La notizia del GdS delle prime indagini sulla mafia nigeriana a Palermo |
Ad uno sguardo superficiale ragazze in
abiti succinti ed ammiccanti imparano a fare il mestiere più antico del mondo,
vengono da uno dei tanti sperduti villaggio di Benin City, sono giovani e
talvolta anche minorenni, ma hanno imparato ad atteggiarsi in modo provocatorio
per catturare i clienti che passano dalla favorita o nel centro storico di
Palermo con le loro macchine. Il cliente si ferma le adocchia e come
in un mercato del sesso che si rispetti, sceglie la ragazza che, per le sue
fattezze, gli sta più a genio.Le ragazze nel cuore della notte lungo
il foro italico o al porto della Cala o lungo via Lincon, sono questi i posti a
loro riservati, si avvicinano alle macchine che rallentano, sollecitano i
clienti che indugiano a prenderle in macchina e così per tutta la notte o per
tutto il giorno a seconda del turno loro assegnato, portano avanti l’industria
del sesso che va a gonfie vele nonostante la crisi economica e la povertà che
incalza.
Ma se ci fermiamo a riflettere sulla
organizzazione che si assicura cospicui guadagni e come questa macchina
infernale possa funzionare senza alcun problema apparente, scopriremo un mondo
del quale pochi sanno o vogliono sapere.
Circa 500 ragazze nigeriane vivono a Palermo
in condizione di schiavitù, terrorizzate dalle loro maman si sono rassegnate a
pagare il loro “debito” (dai 40.000 alle 100.000 euro) senza ribellarsi.

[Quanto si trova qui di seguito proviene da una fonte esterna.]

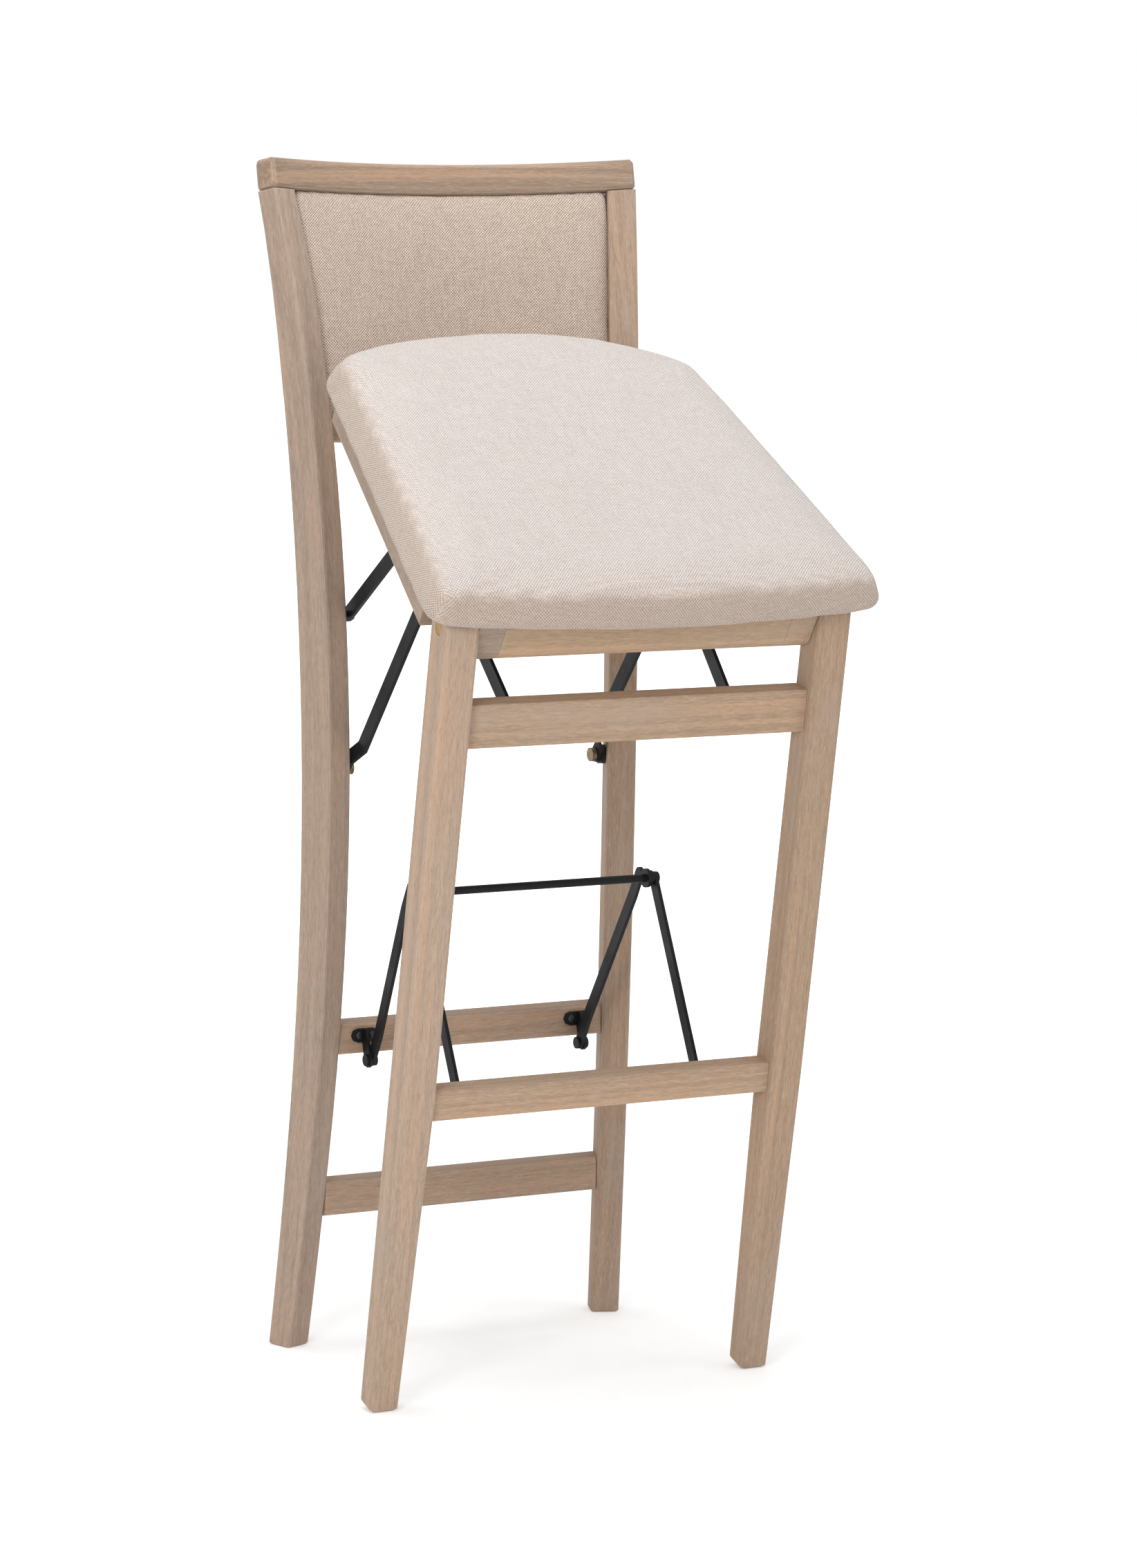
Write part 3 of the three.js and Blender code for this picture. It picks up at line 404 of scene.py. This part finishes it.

Ribellarsi significa per loro fuggire,
dai loro carnefici, con il rischio per loro famiglie di origine di rappresaglie
molto pesanti come l’uccisione di un loro fratello o la distruzione della casa
paterna, o la persecuzione delle loro famiglie.
A tutto questo si aggiunge la paura e
il terrore per le minacce che possano arrivare dal voodoo che ha trattenuto in
ostaggio, durante il rituale a cui hanno partecipato, una ciocca di
capelli o altro a loro appartenente.
Le ragazze sono prigioniere di una
organizzazione potente che non scherza a cui si deve obbedire sino all’estinzione
del debito.
Le ragazze affidate per gruppi di 4 o
5 e talvolta sino a 9 sono affidate alle “cure” di una maman.
Ma ci sono anche le mini-maman, coloro
che non possono permettersi che una o due ragazze, che acquistano dai grossi
mercanti del sesso e che gestiscono in proprio.
La maman è una donna esperta che, il
più delle volte, è stata essa stessa una vittima. Riscattatasi dai suoi
carcerieri dopo aver pagato il debito, ha intrapreso il
ruolo di protettrice con l’avallo della confraternita.
La confraternita è una struttura
verticistica composta a Palermo da non più di venti nigeriani di ambo i sessi.
Sono essi che gestiscono i grossi
profitti e che vigilano sul comportamento delle ragazze, sono essi che
intervengono quando ci sono “problemi”.
Sono essi che, in contatto con le
altre confraternite di altre città o di altri paesi, riescono a spostare le
ragazze da una città all’altra o da un paese all’altro.
Sono essi che instaurano rapporti con
la malavita locale per concordare il luogo dove collocare le ragazze per strada
o in appartamenti affittati.
Gli uomini e le donne della
confraternita te li trovi dove meno te l’aspetti. Essi frequentano la chiesa, pregano
con le loro vittime, godono di rispetto e di grande autorità presso la loro
comunità.
La posta in gioco è alta, il profitto,
soltanto a Palermo per l’industria del sesso è di circa 10 milioni di euro l’anno.
Ma assieme al sesso spesso c’è anche la droga.
Negli ultimi anni la situazione va
mutando. Molte ragazze sono costrette a prostituirsi non più per strada ma in
“case chiuse”. Le case chiuse sono più di venti soltanto a Palermo.
Le ragazze costrette a vivere in un
appartamento sono più controllate e non sono raggiungibili dalle unità di
strada. Ma la cosa più preoccupante è
che le ultime arrivate sono sempre più giovani, 15 o 16 anni al massimo. Merce
“fresca”, più appetibile per il mercato, più controllabili dalle carceriere,
più manovrabili e obbedienti alle maman.